Diese Schulmodelle stehen zur Auswahl

Heute werden die Kinder der Oberstufe in der Gemeinde Langnau nach dem Modell 1 unterrichtet: Nach der 6. Klasse werden die Schülerinnen und Schüler nach deren Niveau eingeteilt und in den letzten drei Schuljahren in reinen Real- oder Sekundarklassen unterrichtet. Hinzu kommt, dass die Schulhäuser auch örtlich getrennt sind. Dieses Modell wird im Kanton Bern noch von rund acht Prozent der Schulen praktiziert.

Die Klassiker: 3a und 3b 

Bereits in den Neunzigerjahren haben viele bernischen Gemeinden die Modelle 3a und 3b eingeführt; heute die mit Abstand häufigste Unterrichtsorganisation im Kanton Bern. Bei 3a werden getrennte Real- und Sekundarklassen geführt, wobei ausser in den Niveaufächern Deutsch, Französisch und Mathematik Zusammenarbeitsformen möglich sind. Das Modell 3b geht einen Schritt weiter: Real- und Sekundarschüler gehören derselben Klassen an und werden grundsätzlich gemeinsam unterrichtet. In den drei Niveaufächern werde die Jugendlichen aber in separate Klassen eingeteilt, was bezüglich der Organisation und des Stundenplans aufwändig ist. 

Das Anspruchsvolle: 4

Organisatorisch einfacher, aber für die Lehrerschaft anspruchsvoller ist das Modell 4: Die Klassen bestehen aus Real- und Sekschülern, wobei auch Deutsch, Französisch und Mathematik durch die gleiche Lehrperson auf zwei Nivaus unterrichtet werden. Möglich sind hier weiter auch Mehrjahrgangsklassen. Dieses Modell wird derzeit immer mehr angewendet. 

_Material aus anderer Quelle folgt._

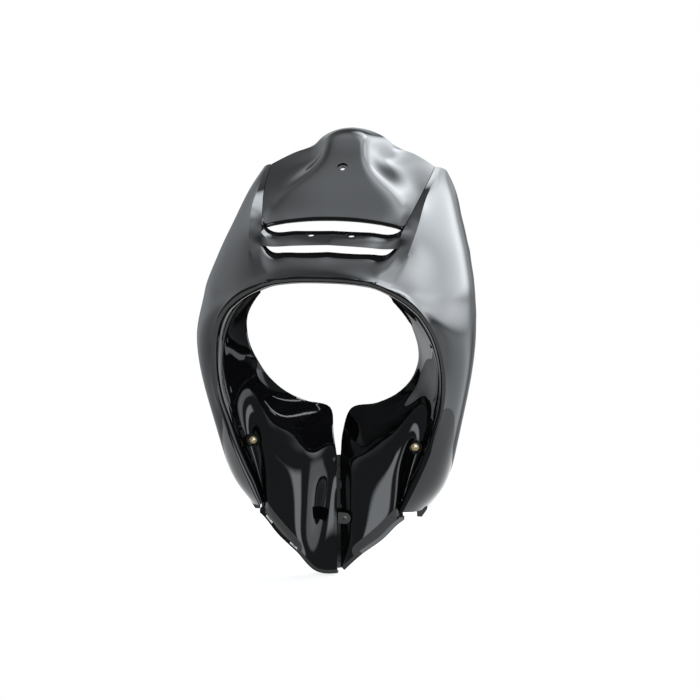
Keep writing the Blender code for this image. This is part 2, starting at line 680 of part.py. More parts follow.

Diskutiert wurde in Langnau auch eine Eigenkreation, das Modell 5. Es handelt sich um eine Weiterentwicklung des Modells 4: In der 7. und 8. Klasse werden jeweils Real-und Sekundarschüler von zwei Jahrgängen unterrichtet. Das letzte Schuljahr wird dann in Jahrgangsklassen absolviert. Auch hier werden alle Jugendlichen von einer Lehrperson unterrichtet.